In spite of all the TV I watch, I am still amazed at some of the stuff I see on late at night. Enter the show "Eye for an Eye". This was not the worst judge show I have seen, but it was pretty bad. First of all, when the bailiff (who is named Big Sugar Ray - SMH), calls the court to order, he YELLS and throws his hands in the air like a heavyweight champion. Then the crowd (yes, crowd not the gallery or spectators...), stands and yells "Extreme Akim" over and over again. Think Jerry Springer and you have the idea. (I will not comment too much on the voices not matching the people's lips...).

The first case was a guy who forged a doctor's signature on some prescription pads to get drugs so he could get high. High being the keyword here, because after he was found "guilty", Extreme Akim, ordered the defendant hoisted into the air telling him "you want to get high, now you are high". He let the guy swing long enough to ask him "are you going to get high again?" The guy of course said no and then he let him down to be "arrested". Maybe I am missing something. Is this all it takes for someone who is addicted to drugs to kick the habit? Humiliation? I guess drug courts missed this approach.

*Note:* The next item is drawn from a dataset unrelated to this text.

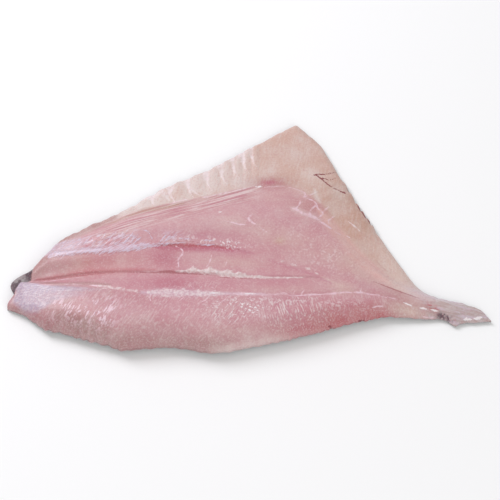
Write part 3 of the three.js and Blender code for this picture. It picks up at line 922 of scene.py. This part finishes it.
def lay_web(s):
    """A web of white tissue at the end of the upper muscle, and bits of tissue along its crown."""
    thick = [(21.9, 9.1, 0.8), (24.6, 8, 2.0), (28.3, 5.4, 2.2), (32.2, 4.4, 2.6), (35.8, 2.2, 1.8)]
    s.tint(SALMON, 0.45 * s.spot(31, 11, 7, 5, -35))
    s.glaze(WHITE, 0.3, [(x, y, 2.2 * width) for x, y, width in thick])
    s.strokes_of("strands", [
        thick,
        [
            (5, 24.4, 0.4), (11.2, 24.2, 0.8), (16.3, 24.6, 0.9), (22.3, 23.7, 0.7), (29.1, 20.8, 1.0),
            (28.7, 17.8, 0.7),
        ],
        [
            (28.7, 17.8, 0.9), (33.3, 15.6, 1.0), (35, 13.7, 1.4), (35.8, 10.5, 1.0), (38.2, 7.9, 1.3),
            (36.2, 4.2, 0.9),
        ],
        [(26.4, 15.8, 0.5), (26.9, 14.1, 1.1), (25.6, 11, 0.7), (24.2, 8.6, 1.2)],
        [(36.7, 1.2, 0.8), (39.2, -0.5, 2.0), (41.8, -2.4, 1.2)],
        [(43.1, -3.5, 0.6), (45, -4.3, 1.2), (47.2, -5.1, 0.6)],
        [(50.3, -5.1, 1.1), (51.7, -5.9, 0.6)],
        [(32.2, 4.4, 1.0), (31.2, 6.9, 1.0), (33.5, 11, 1.2), (35, 13.7, 0.8)],
        [(41.2, 0.4, 0.7), (41.1, 3.5, 0.9), (44.2, 6.7, 1.0), (47.3, 7.8, 0.4)],
        [(38.2, 7.9, 1.0), (40.5, 11.4, 0.9), (43.7, 14.2, 0.4)],
        [(28.7, 17.8, 0.8), (33, 20, 0.7), (35.8, 21.9, 0.8)],
        [(50.8, 4.9, 0.6), (55.1, 1.3, 1.2), (57.2, -1.2, 0.4)],
        [(2.2, 5, 0.6), (0.2, 1, 1.6), (3.4, -1.8, 0.9)],
        [(3.4, -1.8, 0.7), (9, -6, 0.6), (14, -8, 0.3)],
        [(-12, 0.3, 0.4), (-5, -1.8, 1.2), (-0.8, -2.4, 0.5)],
    ], 0.1)
    s.strokes_of("glints", [
        [(3.6, 24.4, 0.6), (5.4, 24.6, 1.3), (7.2, 24.6, 0.6)],
        [(-15.8, 6.2, 0.5), (-14.6, 6.2, 1.0), (-13.2, 6.2, 0.5)],
    ])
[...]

I could go on but I actually found myself getting irritated at the show. Why? Because in my opinion shows like this make it easy for people to think its okay to act an ass in a courtroom. I taught at a university for a bit and of the questions I got repeatedly from students was "are those judge shows real?" and "are those actual licensed attorneys on those shows?". The students seemed to feel that the silliness and comedic issues on the shows either meant the show wasn't real or judges really behave that way. Sadly I had to admit that they are licensed attorneys. This was an undergraduate college course and the fact that they questioned the reality of says a lot. I thought for years I was being a legal snob in thinking that that some (if not most or all) of these shows were stupid. Now, I see that they are possibly giving the average person more fodder for lawyer jokes.

Topic #2 on "I should write about this more in depth"...: How do judges shows affect the effectiveness of our judicial system?